If you wanted to test 3 different models for the same prompt, what 3 AI_GATEWAY_MODEL values would you try? Write out the full provider/model strings. Why did you choose those 3? (Consider: quality, speed, cost, and what your app needs.)

Building a Chat UI

Now that you understand the backend endpoints, let's look at the frontend. Building a chat UI means managing a list of messages, sending them to the streaming endpoint, and displaying the AI's response in real-time as chunks arrive.

Here's a simplified React component that consumes the SSE stream:

Chat UI — Simplified
const [messages, setMessages] = useState<Message[]>([])
const [input, setInput] = useState("")

async function sendMessage() {
  // 1. Add the user's message to the list
  const newMessages = [...messages, { role: "user", content: input }]
  setMessages(newMessages)
  setInput("")

  // 2. Send all messages to the streaming endpoint
  const response = await fetch("/api/ai/stream", {
    method: "POST",
    headers: {
      "Content-Type": "application/json",
      Authorization: `Bearer ${token}`,
    },
    body: JSON.stringify({ messages: newMessages }),
  })

  // 3. Read SSE chunks and update UI in real-time
  const reader = response.body.getReader()
  const decoder = new TextDecoder()
  let assistantMessage = ""

  while (true) {
    const { done, value } = await reader.read()
    if (done) break
    const chunk = decoder.decode(value)
    assistantMessage += parseSSEChunk(chunk)
    // Update the last message in the list with new content
    setMessages([...newMessages, { role: "assistant", content: assistantMessage }])
  }
}

Explained step by step:

  • 1. The user types a message. We add it to the messages array with role: "user".
  • 2. We send the full messages array to /api/ai/stream. The AI needs the full history to understand context.
  • 3. We use the Fetch API's ReadableStream to read SSE chunks as they arrive.
  • 4. Each chunk is appended to assistantMessage, and we update React state so the UI re-renders with each new word.

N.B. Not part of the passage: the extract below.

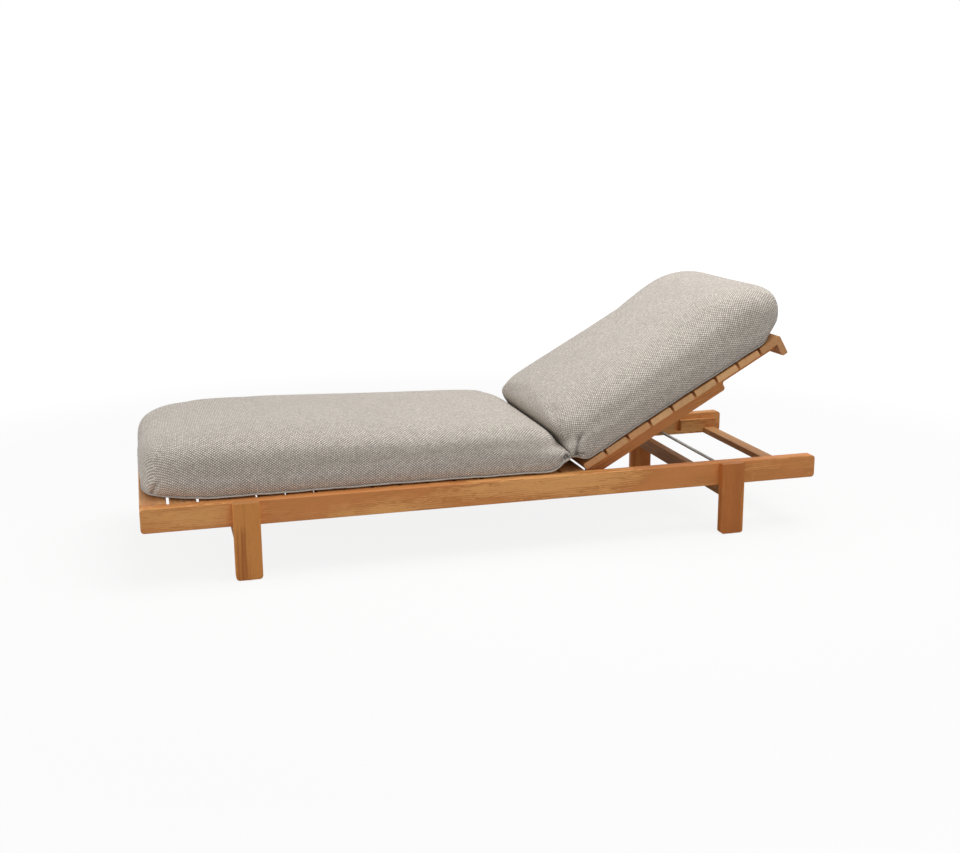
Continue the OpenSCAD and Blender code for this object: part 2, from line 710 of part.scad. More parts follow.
// Point of a pad at an angle round its outline, from the corner of its base at the foot side
function pad_point(a, ring, len, w, crown, flank, ends) = let (
    end = cos(a) > 0 ? ends[1] : ends[0],
    out_x = rounded(cos(a), end[0]),
    out_y = rounded(sin(a), end[0]),
    u = out_x * rounded(cos(ring[0]), end[1]),
    v = out_y * rounded(cos(ring[0]), crown[3]),
    top = crown[0] - crown[1] * (u + 1) / 2 + crown[2] * exp(-pow((u - swell_at) / swell_reach, 2)),
    side_h = flank[0] - (flank[0] - pad_flange) * sin(ring[1]),
    h = ring[2] * (side_h + (top - flank[0]) * rounded(sin(ring[0]), crown[3])),
    tucked = 1 - cos(ring[1]),
    rim = (1 - ring[2]) * pad_rim,
    corner = end[3] * eased((abs(out_x) - corner_from) / (1 - corner_from)),
    in_x = sign(out_x) * pow(abs(out_x), tuck_power) * (end[2] * tucked + rim),
    in_y = sign(out_y) * pow(out_y, 2) * ((flank[2] + corner) * tucked + rim),
    leaning = tan(ends[1][4]) * pow((1 + u) / 2, lean_power) + tan(ends[0][4]) * pow((1 - u) / 2, lean_power),
    x = (u + 1) * len / 2 - in_x - h * leaning,
    y = v * (w / 2 - flank[1] * (1 - u * u)) - in_y
) [len / 2 + (x - len / 2) * ring[3], y * ring[3], h];

module pad(len, w, crown, flank, ends) {
    rings = ring_profile();
    n = len(rings);
    sides = [for (ring = rings, i = [0:pad_sides - 1])
        pad_point(360 * (i + 0.5) / pad_sides, ring, len, w, crown, flank, ends)];
    base = [len / 2, 0, 0];
    top = pad_point(90, [90, 0, 1, 1], len, w, crown, flank, ends);
    faces = concat(
        [for (k = [0:n - 2], i = [0:pad_sides - 1]) let (j = (i + 1) % pad_sides)
            [k * pad_sides + i, (k + 1) * pad_sides + i, (k + 1) * pad_sides + j]],
        [for (k = [0:n - 2], i = [0:pad_sides - 1]) let (j = (i + 1) % pad_sides)
            [k * pad_sides + i, (k + 1) * pad_sides + j, k * pad_sides + j]],
        [for (i = [0:pad_sides - 1]) [i, (i + 1) % pad_sides, n * pad_sides]],
        [for (i = [0:pad_sides - 1]) let (j = (i + 1) % pad_sides)
            [(n - 1) * pad_sides + i, n * pad_sides + 1, (n - 1) * pad_sides + j]]
    );
    polyhedron(points = concat(sides, [base, top]), faces = faces);
}

module seat_pad() {
    translate([foot_x + seat_pad_inset, 0, pad_base])
        pad(seat_pad_len, seat_pad_w, seat_crown, seat_flank, [foot_end, seat_fold_end]);
}

module back_pad() {
    on_back() translate([back_pad_start, 0, back_pad_base])
        pad(back_pad_len, back_pad_w, back_crown, back_flank, [back_fold_end, head_end]);
}

color(wood) rail(-1);  // left_rail
color(wood) rail(1);  // right_rail
color(wood_dark) leg(foot_leg_x, foot_stretcher_x, -1);  // foot_leg_left
color(wood_dark) leg(foot_leg_x, foot_stretcher_x, 1);  // foot_leg_right
color(wood_dark) leg(head_leg_x, head_stretcher_x, -1);  // head_leg_left
color(wood_dark) leg(head_leg_x, head_stretcher_x, 1);  // head_leg_right
color(wood_dark) stretcher(foot_stretcher_x);  // foot_stretcher
color(wood_dark) stretcher(head_stretcher_x);  // head_stretcher
color(wood) batten(foot_x + batten_inset + batten_w / 2);  // foot_batten
color(wood) batten(head_x - batten_inset - batten_w / 2);  // head_batten
color(wood) cleat(-1);  // left_cleat
color(wood) cleat(1);  // right_cleat
for (i = [0:seat_slats - 1])
    color(wood_light) seat_slat(i);
color(steel) stay_rod();
color(steel) ratchet_plate(-1);  // left_ratchet_plate
color(steel) ratchet_plate(1);  // right_ratchet_plate
color(steel) hinge_bolt(-1);  // left_hinge_bolt
color(steel) hinge_bolt(1);  // right_hinge_bolt
color(steel) hinge_washers();
color(steel) leg_bolts();
color(black) leg_glides();
color(steel) seat_slat_screws();
color(steel) ratchet_screws();
color(cloth) seat_pad();
color(wood) back_bar(-1);  // left_back_bar
color(wood) back_bar(1);  // right_back_bar
for (i = [0:back_slats - 1])
    color(wood_light) back_slat(i);
color(wood_light) head_board();
color(wood_light) lip_board();
color(brass) hinge_bushes();
color(steel) back_slat_screws();
color(steel) pawl_pins();
color(cloth) back_pad();
color(steel) pawl(-1);  // left_pawl
color(steel) pawl(1);  // right_pawl
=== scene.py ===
"""Looks of a slatted wooden sun lounger with a seat cushion and a back cushion.

Metres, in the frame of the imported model: X runs from the foot to the head, the camera stands on
the -Y side, Z is up and the floor is Z = 0. The timber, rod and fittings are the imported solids
with finishes of their own; the two cushions and their flanges are surfaces made here.
"""
import math

import bpy
import numpy as np
from mathutils import Matrix, Vector


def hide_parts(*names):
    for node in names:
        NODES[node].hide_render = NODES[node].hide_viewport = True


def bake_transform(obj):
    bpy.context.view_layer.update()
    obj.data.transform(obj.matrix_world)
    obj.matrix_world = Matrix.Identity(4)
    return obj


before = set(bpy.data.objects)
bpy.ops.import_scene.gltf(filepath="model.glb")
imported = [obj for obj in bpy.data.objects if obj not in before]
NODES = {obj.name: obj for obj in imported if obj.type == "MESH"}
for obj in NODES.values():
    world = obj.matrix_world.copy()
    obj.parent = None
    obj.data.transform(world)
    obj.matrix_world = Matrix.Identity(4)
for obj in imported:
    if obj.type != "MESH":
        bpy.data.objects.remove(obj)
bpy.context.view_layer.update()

# the lounger's own measures
RECLINE = math.radians(29.5)          # slope of the raised back
HINGE_X, HINGE_Z = 0.247913, 0.184    # axis of the hinge bolts
SLAT_PITCH = 0.08176                  # from one slat to the next, in the seat and in the back
FIRST_SLAT_X = -0.98825               # middle of the slat at the foot
FIRST_BACK_SLAT = 0.047               # where the first back slat starts, along the back
SLAT_FACE = 0.2246                    # underside of the seat cushion, 0.6 mm above its slats
BACK_FACE = 0.0409                    # underside of the back cushion above the hinge axis, in the same way
SEAT_FOOT_X = -1.023                  # foot end of the seat cushion

# where the cushions press on each other, seen from the side: a chord with a bow towards the back
FOLD_LOW = np.array([0.229, 0.264])
FOLD_HIGH = np.array([0.088, 0.394])
FOLD_BOW = 0.022
FOLD_FROM, FOLD_TO, FOLD_POINTS = -0.6, 1.9, 400   # the line goes on past its chord, which is 0 to 1
FOLD_SHY = 0.0006                     # each cushion stops this far short of that line
LEAN_POWER = 5                        # how late along its length a cushion starts to lean along that line

# from these the grain of each kind of board is measured: about the middle of the rails, slats and bars,
# and a line near the legs, cleats and cross pieces
RAIL_Y, RAIL_Z = 0.335, 0.1885
LEG_X, LEG_Y = 0.7375, 0.300
CROSS_X, CROSS_Z = 0.745, 0.13
SEAT_SLAT_Z, BACK_SLAT_H, BAR_Y = 0.2146, 0.031, 0.278
CLEAT_EDGE = 0.3165                   # boards closer to the middle than this are cleats, not rails
BATTEN_LOW = 0.16                     # cross pieces are battens from this height up

# timber, in metres: how far the pith lies below the line from which a board's grain is measured, what
# chance adds to that, and the range in which chance puts it sideways; how far it can slant in a metre
# and drift; how wide a growth ring is, and what chance adds to that
PITH_LOW, PITH_LOW_MORE, PITH_SIDE = 0.016, 0.06, 0.05
PITH_SLANT, DRIFT_SIDE, DRIFT_LOW = 0.004, 0.045, 0.014
RING_WIDTH, RING_WIDTH_MORE = 0.0046, 0.0040
BOARD_SHIFT = 7.0                     # how far along the grain one board can start after another
STREAKS, FIBRES, PORES = 85.0, 620.0, 1300.0   # cells of their noise in a metre across the grain


# finishes
class Field:
    """One output socket of a finish. Python arithmetic on it adds the Math nodes."""

    def __init__(self, finish, socket):
        self.finish, self.socket = finish, socket

    def maths(self, operation, *terms):
        return self.finish.node("ShaderNodeMath", {"operation": operation}, dict(enumerate(terms)))

    def __add__(self, other):
        return self.maths("ADD", self, other)

    def __radd__(self, other):
        return self.maths("ADD", other, self)

    def __sub__(self, other):
        return self.maths("SUBTRACT", self, other)

    def __rsub__(self, other):
        return self.maths("SUBTRACT", other, self)

    def __mul__(self, other):
        return self.maths("MULTIPLY", self, other)

    def __rmul__(self, other):
        return self.maths("MULTIPLY", other, self)

    def __truediv__(self, other):
        return self.maths("DIVIDE", self, other)

    def __mod__(self, other):
        return self.maths("FLOORED_MODULO", self, other)

    def __gt__(self, other):
        return self.maths("GREATER_THAN", self, other)

    def __abs__(self):
        return self.maths("ABSOLUTE", self)

    def floor(self):
        return self.maths("FLOOR", self)

    def part(self):
        """What is left after the whole number, 0 to 1."""
        return self.maths("FRACT", self)

    def root(self):
        return self.maths("SQRT", self)

    def rise(self, low, high):
        """Eased step: 0 below low, 1 above high."""
        return self.finish.node("ShaderNodeMapRange", {"interpolation_type": "SMOOTHSTEP"},
                                {"Value": self, "From Min": low, "From Max": high})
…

The result is a smooth typing effect: the user sends a message, and the AI's response appears word by word in real-time. This is the same pattern used by ChatGPT, Claude's web interface, and every modern AI chat product.

In production, you'd also handle error states (network failure, rate limits), show a loading indicator while waiting for the first chunk, and add a "Stop generating" button that aborts the stream using an AbortController.
9

Challenge: Trace the AI Handler

Look at the AI handler code in apps/api/internal/handler/ai_handler.go. What happens if AI_GATEWAY_API_KEY is empty? What HTTP status code and error code does the handler return? (Hint: it returns 503 with error code AI_UNAVAILABLE.)

Summary

You now understand how Grit integrates AI into your application. Let's review what you learned:

  • AI Gateway — one API key, one format, hundreds of models from dozens of providers
  • Configuration — 3 env vars: API key, model (provider/model format), and gateway URL
  • AI Service — Go struct with Complete (full response) and Stream (real-time chunks) methods
  • Complete endpoint — POST /api/ai/complete for one-shot prompts
  • Chat endpoint — POST /api/ai/chat for multi-turn conversations with message history
  • Streaming (SSE) — POST /api/ai/stream for real-time word-by-word responses
  • Model switching — change one env var to switch between Claude, GPT, Gemini, Llama, and more
  • Chat UI — React component using ReadableStream to display SSE chunks in real-time
10

Challenge: Final Challenge: Design an AI Feature

Design a product description generator for an e-commerce app. Here's the scenario:

  1. The user enters a product name and a list of features (e.g., "Wireless Headphones" with features "noise cancelling, 30hr battery, Bluetooth 5.3")
  2. The frontend calls the AI endpoint with a prompt that includes the product details
  3. The AI generates a marketing description
  4. The user can click "Regenerate" to get a new version

Write out your plan:

  • Which endpoint would you call — /api/ai/complete, /api/ai/chat, or /api/ai/stream? Why?
  • What would the messages array (or prompt) look like? Write the actual JSON.
  • How would you display the response — wait for the full text or stream it word by word?
  • What happens when the user clicks "Regenerate"? Do you send the same messages or different ones?